Am I backtracking? Am I proposing a Christian world order on earth? No. We are strangers in a strange land (which is getting stranger every day). Here we are to behave as the children of God — offering the hospitality of our Father, the King, whose "Kingdom does not belong to this world" (Jn 18:36). We are to set out His banquet. We are to call everyone who will come. And we are to prepare them as we have prepared ourselves: to set their eyes and ours only on the Kingdom of Heaven.

"For you have the poor with you always," He said to those who would slight Him. "But Me you do not have always." For He belongs to those who love Him and whom He loves unfailingly. This is His Empire: "By this you will

"By this all will know that you are My disciples, if you have love for one another."   (Jn 13:35)

Here is the anti-democracy: the world of self-sacrifice, of giving away self-advantage, of humility. Here is the Kingdom of love.

The young Mary participates in this perfection of God's good order with her famous words

Fiat mihi secundum verbum Tuum.

Be it unto me according to Thy word.   (Lu 1:38)

We hear her words faintly echoing in the words of the faithful centurion,

"But speak the word only and my servant, my soul, our spiritual lifeworld will be healed."

And Jesus blesses this connection by saying,

"Let it be unto you as you have believed"   (Mt 8:13)

Such noble company, the faithful centurion the Most Holy Mother of God, the Lord of all life .... Is this not the place where we long to be?
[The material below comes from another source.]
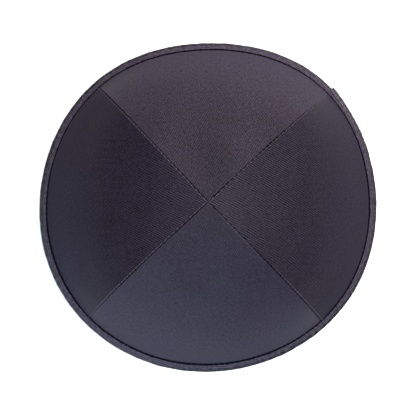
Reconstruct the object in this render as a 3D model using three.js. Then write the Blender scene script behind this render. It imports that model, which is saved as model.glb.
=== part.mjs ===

Does not this tower above self-advantage and gratification of ego and unwholesome preoccupation?

Let us awaken from our many stupors! Let us be roused from our self-absorption and indifference to others! Let us take our place among the ranks of saints, of angels, and, yes, of Roman centurions who say, "Lord I am not worthy that Thou shouldst come under my roof but only speak the word ...."

Are families homeless? Then pick up a hammer at places like Habitat for Humanity. Are children starving? Then volunteer at your local food bank .... or found your own. My uncle would fill up the cellar of his home like a grocery store, buying in bulk on sale, and then look for opportunities to feed starving families in Newark and surrounding towns in New Jersey.

Our Father's world is one of goodly order. And everything else is chaos. An Orthodox saying I read many years ago declared, "Outside the life of prayer lies only madness." So let us pray. Let us hear God's call. Let us walk humbly on the earth asking boons of Him that will bring about His Kingdom. For His Kingdom lives in our hearts, and we shall find that He will do the rest. He will stretch out our hearts beyond all expectation until they grow more and more like His, pouring out His love on to an aching world and receiving His boundless love as we never thought possible.

In the Name of the Father and of the Son and of the Holy Ghost. Amen.